Inagaki propõe duas abordagens políticas: apoio social para pequenos agricultores em áreas montanhosas e políticas distintas para melhorar a competitividade da rizicultura em planícies. A política de redução de produção permitiu a coexistência de grandes e pequenos produtores, mantendo os preços do arroz.
O governo japonês está agora revendo essa política, considerando iniciativas para promover a agricultura em larga escala, aumentar as exportações, fortalecer a base de produção e reduzir os preços. Se essas políticas forem implementadas, a subsistência de pequenos agricultores em áreas montanhosas será desafiada, levantando a questão sobre a compensação financeira necessária.
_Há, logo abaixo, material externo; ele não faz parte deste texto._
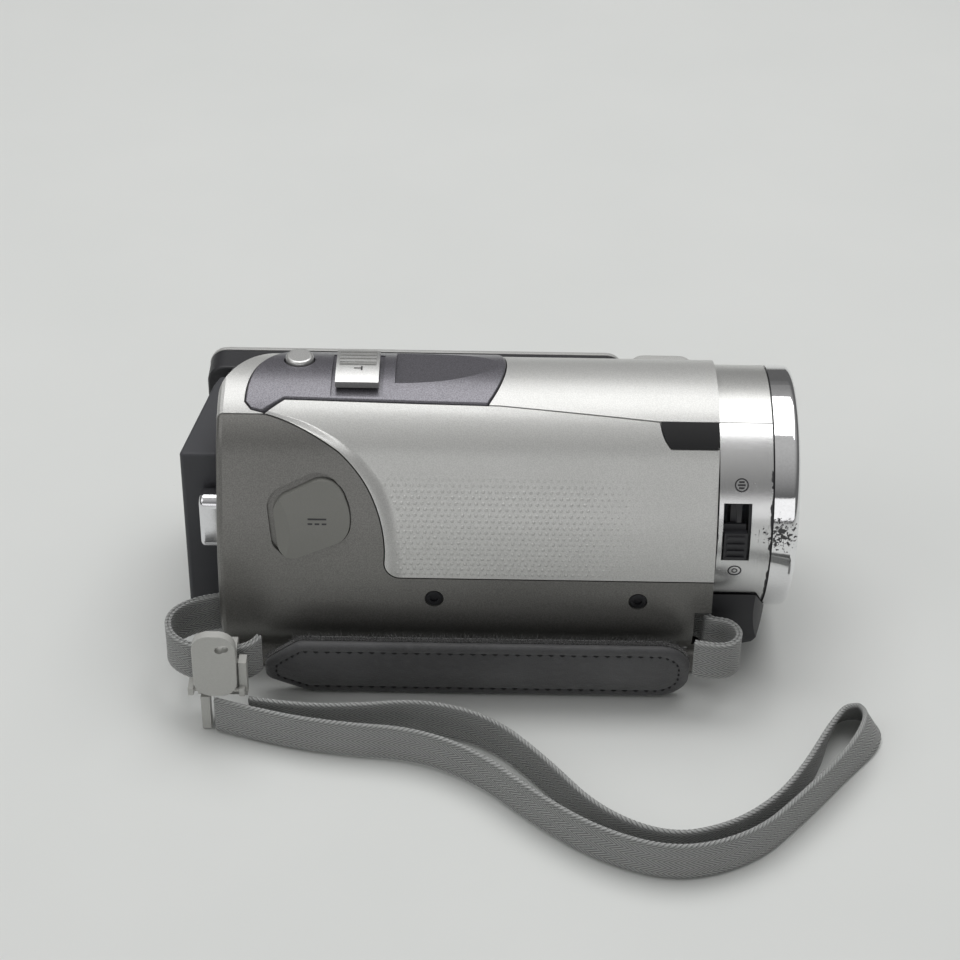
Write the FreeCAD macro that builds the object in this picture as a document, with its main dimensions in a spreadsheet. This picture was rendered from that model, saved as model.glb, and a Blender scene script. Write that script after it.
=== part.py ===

O Arroz e o Futuro Demográfico do Japão
A questão da sustentabilidade da produção de arroz por pequenos agricultores em áreas montanhosas está ligada aos desafios do declínio populacional no Japão. A população, atualmente em 120 milhões, deve cair para 87 milhões até 2070. Áreas despovoadas enfrentam dificuldades na manutenção de infraestruturas, e linhas ferroviárias locais já são desativadas.
Apesar disso, o Japão não adota políticas de abandono dessas áreas, buscando mantê-las devido ao seu caráter nacional inclusivo e à crença de que o arroz é parte integrante da vida diária. As regiões rurais, com suas paisagens naturais e fortes comunidades, são valorizadas.
A agricultura também sofre com a baixa taxa de natalidade e o envelhecimento da população. O número de pessoas com a agricultura como ocupação principal caiu pela metade nos últimos 25 anos, para cerca de 1,1 milhão, com uma idade média de 69 anos. A projeção é de apenas 300 mil em 20 anos.
A pergunta de quanto o Japão como um todo deve arcar com o custo de sustentar a produção de arroz por pequenos agricultores, especialmente em áreas rurais e montanhosas, é complexa e fundamental para o futuro do país. Não há respostas fáceis, mas é um desafio que requer a atenção de todos.